The accounting guidance on Segment Reporting establishes standards for reporting information regarding operating segments in annual financial statements and requires selected information of those segments to be presented in financial statements. Operating segments are identified as components of an enterprise for which separate discrete financial information is available for evaluation by the chief operating decision maker (the Company’s Chief Executive Officer or “CODM”) in making decisions on how to allocate resources and assess performance. The Company’s three operating segments are Video Solutions, Revenue Cycle Management, and Entertainment, each of which has specific personnel responsible for that business and reports to the CODM. Corporate expenses capture the Company’s corporate administrative activities, is also to be reported in the segment information. Therefore, its operations are eliminated in consolidation and is not considered a separate business segment for financial reporting purposes.

| F-16 |

Contingent Consideration

In circumstances where an acquisition involves a contingent consideration arrangement that meets the definition of a liability under the Financial Accounting Standards Board (“FASB”) Accounting Standards Codification (“ASC”) 480, Distinguishing Liabilities from Equity, the Company recognizes a liability equal to the fair value of the contingent payments the Company expects to make as of the acquisition date. The Company remeasures this liability each reporting period and records changes in the fair value through the consolidated statement of operations.

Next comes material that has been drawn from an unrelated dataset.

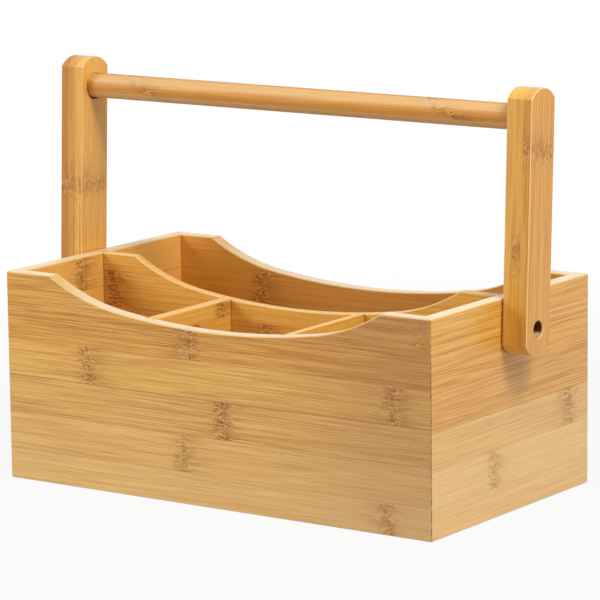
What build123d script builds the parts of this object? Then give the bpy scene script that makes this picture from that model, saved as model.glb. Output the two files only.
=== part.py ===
from build123d import *
from math import sqrt
import os

# A wooden utensil caddy: an open box with mitred corners, a scooped front, back and middle
# divider, and a handle of two posts and a round bar that swings on a screw at each end.
# Millimetres. X runs along the box to the right, Y to the back and Z up.
# The origin is on the table, under the middle of the box.

# The box, outside
box_length = 300.0
box_width = 171.0
box_height = 125.5
wall = 9.0
corner_round = 1.2          # radius down the four outer corners
edge_ease = 0.6             # chamfer along the top and bottom edges of the boards

# The scoop in the top edge: a shallow belly in the middle, a tighter shoulder at each side
scoop_length = 234.0        # from crest to crest
scoop_depth = 22.3
belly_length = 140.0
belly_radius = 466.0

# The dividers, which stand in housings: grooves cut across the boards that hold them
divider = 6.0
wall_housing = 3.0          # depth of a housing in a wall
divider_housing = 1.5       # depth of a housing in the long divider
housing_clearance = 0.1     # on each face of a divider
cells = 3                   # compartments along the front

# The floor, a loose panel in a groove round the walls
floor_height = 4.0          # underside of the panel above the table
floor_thickness = 5.0
floor_groove = 4.0          # depth of the groove
floor_gap = 0.5             # between the panel's edge and the bottom of its groove
floor_clearance = 0.2       # above the panel in its groove

# The handle, measured from the pivot with the handle upright
pivot_below_rim = 17.6
bar_above_pivot = 118.8
post_above_pivot = 136.8
post_below_pivot = 15.3
post_width = 25.2
post_thickness = 16.2
post_arch_radius = 16.0     # the curve of each end of a post, on its wide faces
post_ease = 0.4             # chamfer round the wide faces
handle_lean = 2.5           # degrees back from upright, as the handle stands
bar_diameter = 15.0
bar_end_chamfer = 0.8
socket_depth = 8.0          # blind hole for the bar in each post
socket_clearance = 0.6      # on the bar's radius
socket_chamfer = 0.2

# The pivot: a part-threaded screw through the post and the end board into the long divider
spacer_thickness = 0.8
spacer_diameter = 16.0
spacer_clearance = 0.1      # on the shank's radius
side_play = 0.1             # at each side of a post, along the screw
counterbore_diameter = 10.0
counterbore_depth = 8.0
counterbore_chamfer = 0.4
shank_diameter = 4.8
shank_clearance = 0.05      # running fit, on the radius
thread_diameter = 3.6
thread_length = 21.0
pilot_clearance = 0.05
point_length = 3.0
head_diameter = 8.5
head_height = 2.8
head_chamfer = 0.7
hex_size = 3.0              # across the flats of the hexagon socket
hex_depth = 1.6

inner_length = box_length - 2 * wall
inner_width = box_width - 2 * wall
floor_top = floor_height + floor_thickness
housing_width = divider + 2 * housing_clearance
pivot_height = box_height - pivot_below_rim
pivot_axis = Axis((0, 0, pivot_height), (1, 0, 0))
post_inner = box_length / 2 + spacer_thickness + side_play
post_outer = post_inner + post_thickness
counterbore_floor = post_outer - counterbore_depth
bar_lift = 0.85 * socket_clearance      # the bar lies high in its sockets, as a lifted bar does


def block(low, high):
    """A box between two opposite corners."""
    size = Vector(*high) - Vector(*low)
    return Pos(*low) * Box(size.X, size.Y, size.Z, align=(Align.MIN, Align.MIN, Align.MIN))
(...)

Repurchase and Cancellation of Shares

From time to time, the Board may authorize share repurchases of common stock. Shares repurchased under Board authorizations are held in treasury for general corporate purposes and cancelled when it is determined appropriate by management. The Company accounts for repurchases of common stock under the cost method. Shares repurchased and cancelled during the period were recorded as a reduction to stockholders’ equity. See further discussion of the Company’s share repurchase program in Note 18-Stockholders’ Equity.